Oppenheimer’s frail, ascetic physique only accentuated his charismatic authority. “The power of his personality is the stronger because of the fragility of his person,” John Mason Brown observed some years later. “When he speaks he seems to grow, since the largeness of his mind so affirms itself that the smallness of his body is forgotten.”
He had always had a knack for anticipating the next question to be faced in solving any theoretical physics problem. But now he surprised his colleagues with his seemingly instantaneous comprehension of any facet of engineering. “He could read a paper—I saw this many times,” recalled Lee Dubridge, “and you know, it’d be fifteen or twenty typed pages, and he’d say, ‘Well, let’s look this over and we’ll talk about it.’ Oppie would then flip through the pages in about five minutes and then he’d brief everybody on exactly the important points. . . . He had a remarkable ability to absorb things so rapidly. . . . I don’t think there was anything around the lab of any significance that Oppie wasn’t fully familiar with and knew what was going on.” Even when there was disagreement, Oppenheimer had an instinct for preempting arguments. David Hawkins, the Berkeley philosophy student Oppenheimer had recruited to serve as his personal assistant, had many opportunities to observe his boss in action: “One would listen patiently to an argument beginning, and finally Oppenheimer would summarize, and he would do it in such a way that there was no disagreement. It was a kind of magical trick that brought respect from all those people, some of them superiors in terms of their scientific record. . . .”
It helped that Oppenheimer could turn on—and off—his personal charm. Those who knew him from Berkeley understood that this was a man with a remarkable flair for drawing others into his orbit. And those, like Dorothy McKibbin, who met him for the first time in New Mexico invariably found themselves eager to please him. “He made you do the impossible, ” McKibbin recalled. One day, she was called from Santa Fe to the Site and asked if she would help to alleviate the ongoing housing crisis by taking over a lodge ten miles up the road and turning it into housing for a hundred employees. McKibbin resisted. “Well,” she protested, “I’ve never run a hotel before.” At that moment the door of Oppenheimer’s office opened and he stuck his head out and said, “Dorothy, I wish you would.” He then withdrew his head and closed the door. McKibbin said, “I will.”
“I think he had no great reluctance about using people,” recalled John Manley. “If he found that people were useful to him, why it was just natural to him to use them.” But Manley thought many people, himself included, enjoyed being used by Robert because he did it so adroitly. “I think that he really realized that the other person knew that this was going on; it was like a ballet, each one knowing the part and the role he’s playing, and there wasn’t any subterfuge in it.”

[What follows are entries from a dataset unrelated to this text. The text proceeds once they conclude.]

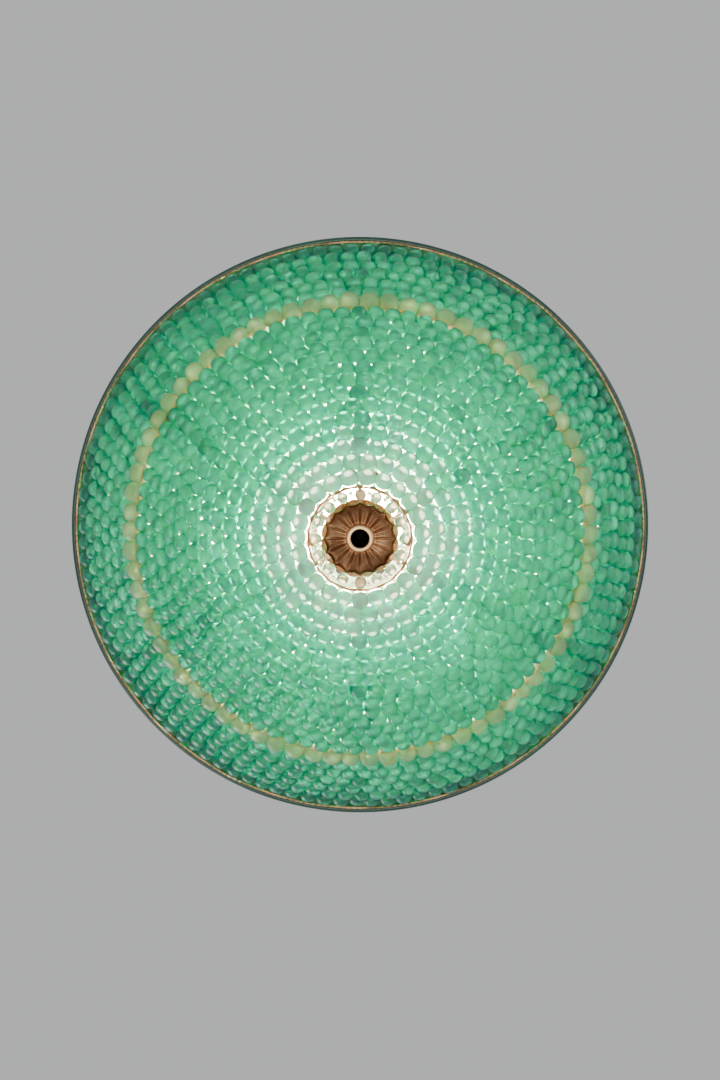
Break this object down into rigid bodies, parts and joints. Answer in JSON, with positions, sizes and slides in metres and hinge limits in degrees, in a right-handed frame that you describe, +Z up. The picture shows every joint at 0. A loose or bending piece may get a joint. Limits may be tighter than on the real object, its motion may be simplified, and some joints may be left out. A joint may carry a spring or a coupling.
{
  "type": "pendant ceiling light",
  "caption": "Pendant light: a bowl of strung green glass beads on a wire frame, under a spun metal cover, hung from a ceiling canopy by a stem with a hang-straight swivel.",
  "frame": {"origin": "centre of the bracket in the plane where its feet meet the ceiling", "axes": "+Z up, along the stem; +X along the bracket"},
  "size_m": [0.32, 0.32, 0.5443],
  "materials": {
    "steel": "zinc-plated",
    "brass": "polished, lightly lacquered",
    "bronze": "antique bronze, rubbed at the edges",
    "copper_wire": "bare copper-coloured wire",
    "green_enamel": "gloss stove enamel",
    "porcelain": "glazed",
    "lead_sheath": "smooth sheath",
    "green_glass": "transparent emerald glass with small bubbles",
    "clear_glass": "clear glass with a faint green-amber cast",
    "bulb_glass": "frosted",
    "bulb_light": "warm white light column"
  },
  "bodies": {
    "ceiling": {"ceiling_bracket": "steel", "bracket_nut": "brass", "terminal_block": "porcelain", "lead_upper": "lead_sheath", "swivel_upper_yoke": "brass"},
    "canopy": {"canopy": "bronze", "canopy_collar": "brass"},
    "swivel_link": {"swivel_cross": "steel"},
    "stem": {"swivel_lower_yoke": "brass", "stem_tube": "bronze", "lead_lower": "lead_sheath", "top_cover": "green_enamel", "cover_nut": "brass", "lampholder_cap": "brass", "lampholder_shell": "brass", "lampholder_insulator": "porcelain", "lampholder_screw_shell": "copper_wire", "lampholder_contact": "brass"},
    "nut_1": {"knurled_nut_1": "brass"},
    "nut_2": {"knurled_nut_2": "brass"},
    "nut_3": {"knurled_nut_3": "brass"},
    "bulb": {"bulb_base": "steel", "bulb_glass": "bulb_glass", "bulb_light_column": "bulb_light"},
    "bowl": {"rim_hoop": "copper_wire", "rib_1": "copper_wire", "rib_2": "copper_wire", "rib_3": "copper_wire", "rib_4": "copper_wire", "rib_5": "copper_wire", "rib_6": "copper_wire", "bead_course_01": "green_glass", "bead_course_02": "green_glass", "bead_course_03": "green_glass", "bead_course_04": "green_glass", "bead_course_05": "green_glass", "bead_course_06": "green_glass", "bead_course_clear": "clear_glass", "bead_course_08": "green_glass", "bead_course_09": "green_glass", "bead_course_10": "green_glass", "bead_course_11": "green_glass", "bead_course_12": "green_glass", "bead_course_13": "green_glass", "bead_course_14": "green_glass", "bead_course_15": "green_glass", "bead_course_16": "green_glass", "bead_course_17": "green_glass", "bead_course_18": "green_glass", "bead_course_19": "green_glass", "bead_course_20": "green_glass", "bead_course_21": "green_glass", "bottom_hoop": "copper_wire", "clear_bead_ring": "clear_glass", "bottom_plate": "brass", "rosette": "bronze", "ring_nut": "brass", "ferrule_nut": "brass", "ferrule": "brass"}
  },
  "joints": [
    {"name": "canopy_slide", "type": "slide", "parent": "ceiling", "child": "canopy", "axis": [0, 0, -1], "range_m": [0, 0.03]},
    {"name": "swivel_tilt_x", "type": "hinge", "parent": "ceiling", "child": "swivel_link", "pos_m": [0, 0, -0.0556], "axis": [1, 0, 0], "range_deg": [-12, 12]},
    {"name": "swivel_tilt_y", "type": "hinge", "parent": "swivel_link", "child": "stem", "pos_m": [0, 0, -0.0556], "axis": [0, 1, 0], "range_deg": [-12, 12]},
    {"name": "bulb_release", "type": "slide", "parent": "stem", "child": "bulb", "axis": [0, 0, -1], "range_m": [0, 0.027]},
    {"name": "nut_turn_1", "type": "hinge", "parent": "stem", "child": "nut_1", "pos_m": [0, 0.15, -0.4187], "axis": [0, 0, 1], "continuous": true},
    {"name": "nut_turn_2", "type": "hinge", "parent": "stem", "child": "nut_2", "pos_m": [-0.1299, -0.075, -0.4187], "axis": [0, 0, 1], "continuous": true},
    {"name": "nut_turn_3", "type": "hinge", "parent": "stem", "child": "nut_3", "pos_m": [0.1299, -0.075, -0.4187], "axis": [0, 0, 1], "continuous": true},
    {"name": "bowl_lower", "type": "slide", "parent": "stem", "child": "bowl", "axis": [0, 0, -1], "range_m": [0, 0.15]}
  ]
}
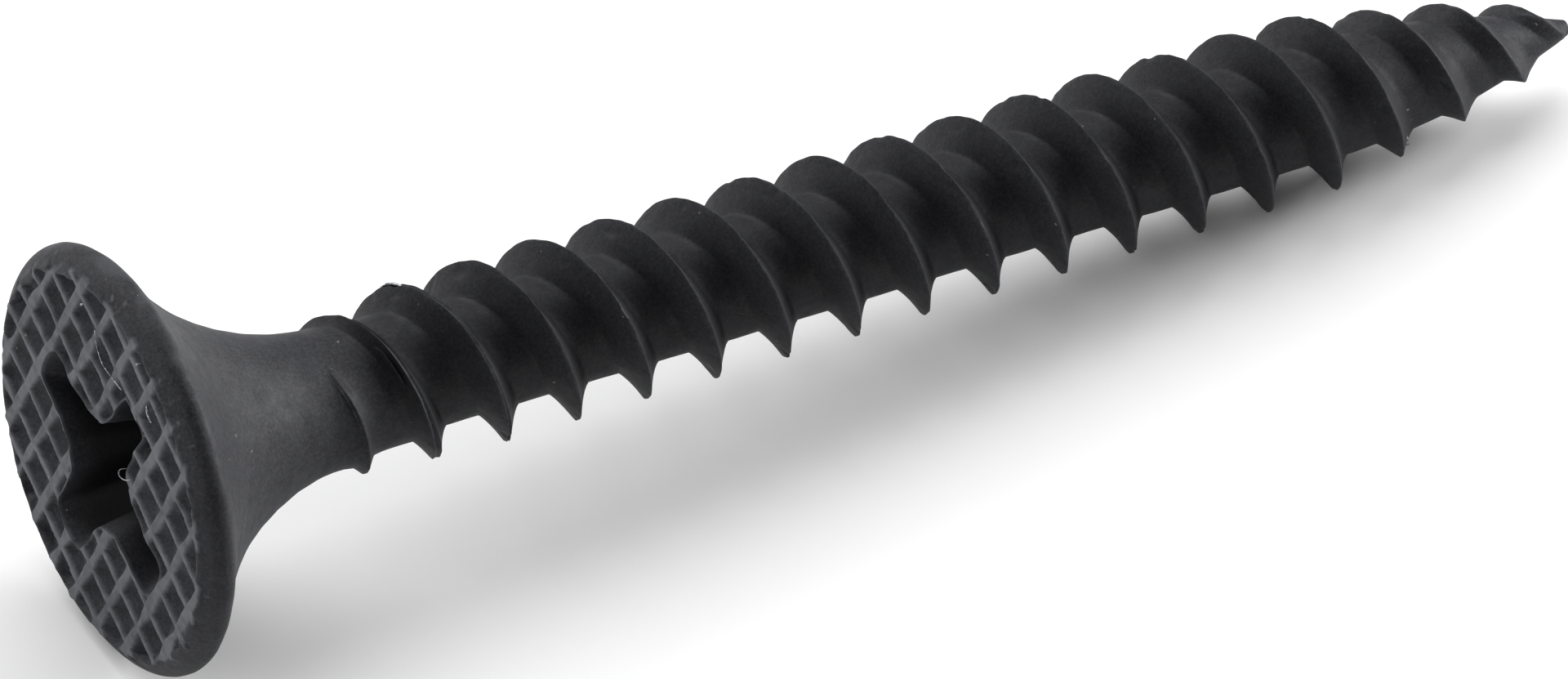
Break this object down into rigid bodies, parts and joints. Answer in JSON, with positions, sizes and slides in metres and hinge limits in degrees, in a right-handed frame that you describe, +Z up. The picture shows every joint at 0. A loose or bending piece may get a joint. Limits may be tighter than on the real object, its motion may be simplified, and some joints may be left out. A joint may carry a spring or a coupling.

He listened to and often accepted the advice of others. When Hans Bethe suggested everyone would benefit from a weekly open-ended colloquium, Oppenheimer immediately agreed. When Groves first learned of it, he tried to stop it, but Oppenheimer insisted that such a free exchange of ideas among the “white badge” scientists was essential. “The background of our work is so complicated,” Oppie wrote Enrico Fermi, “and information in the past has been so highly compartmentalized, that it seems that we shall have a good deal to gain from a leisurely and thorough discussion.”